Can linear inversion achieve detailed refraction statics?

Abstract

In recent years, generalised linear inversion or GLI, has been used to process seismic refraction data in order to determine the long wavelength statics correction not adequately addressed by residual statics routines. With GLI, a model of the subsurface is refined after comparing the traveltimes of the model with the field data. This approach of constructing a model which agrees with the data is known as Backus-Gilbert construction. Unfortunately, it does not produce a unique solution. Furthermore, the forward modelling aspect using ray tracing is of questionable efficacy because of incomplete knowledge of the surface layer velocities as a function of depth and direction, the widespread occurrence of diffractions with irregular refractors, and inadequate spatial sampling. Furthermore, the accuracy of the inversion can be poor with complex weathering problems. An alternative approach is the formation of linear combinations of the data to generate unique averages of the model.
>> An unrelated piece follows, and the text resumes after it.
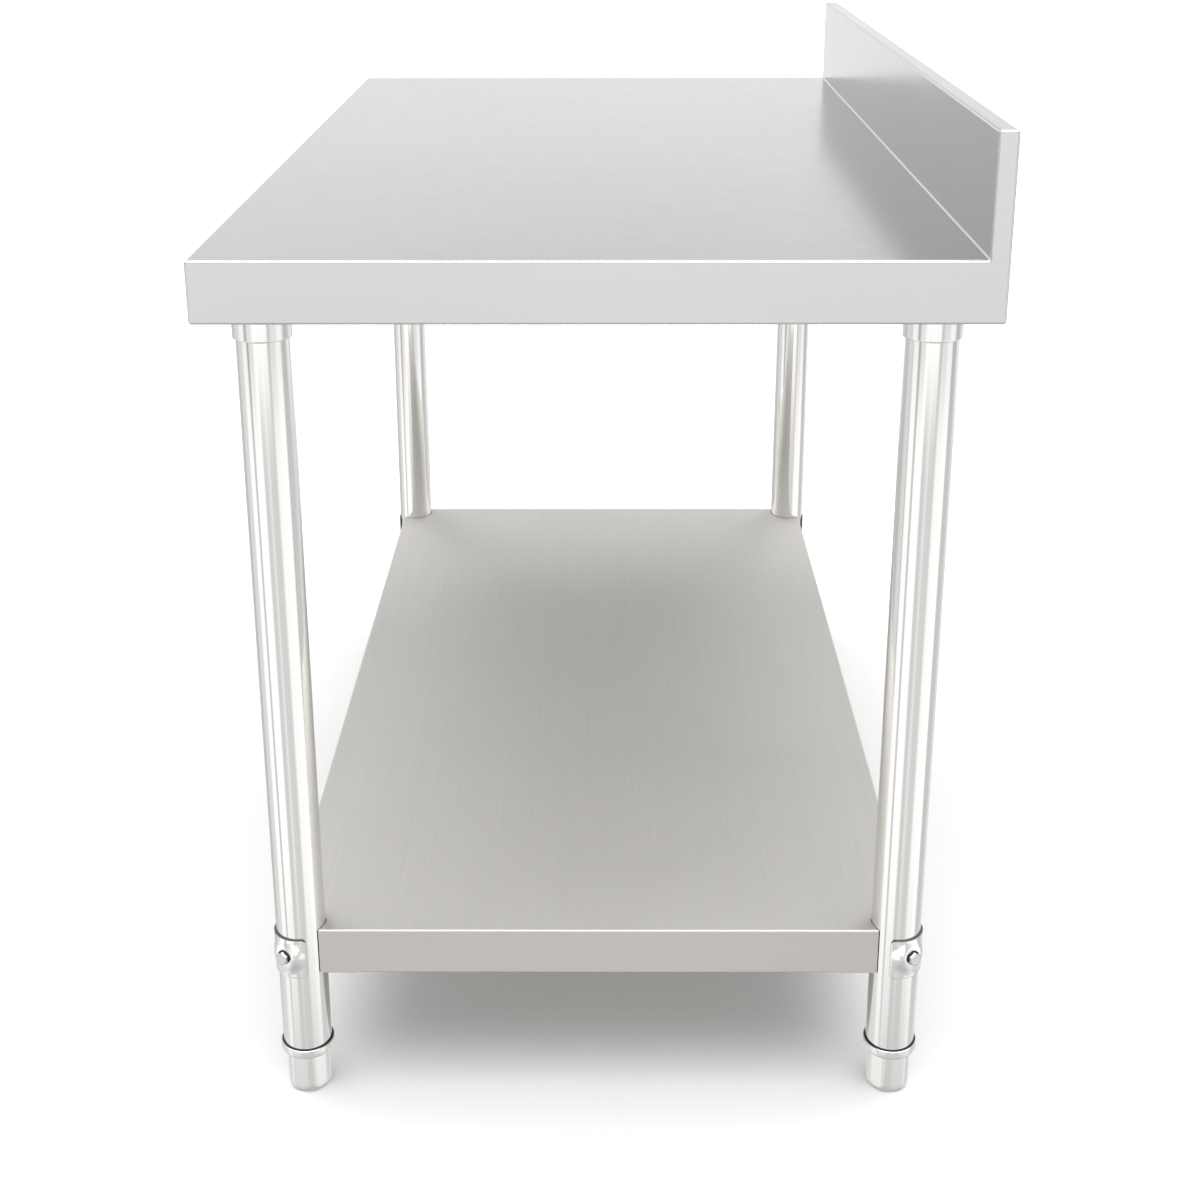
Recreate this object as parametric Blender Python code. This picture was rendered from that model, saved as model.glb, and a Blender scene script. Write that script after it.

This is known as Backus-Gilbert appraisal, and includes the GRM. However, the spatial sampling employed with most CMP acquisition programs precludes the use of any detailed refraction method, such as a fully optimised GRM approach. Instead a migration distance of a single station separation is used to compensate for the effect of the extended receiver array, to produce an effective CRM model. The CRM linear averages, also known as time-depths, are converted to a weathering replacement correction, using a ratio which is a function of the ratio of the weathering and sub-weathering seismic velocities. These CRM corrections are within a few milliseconds of the values computed with a fully optimised GRM approach.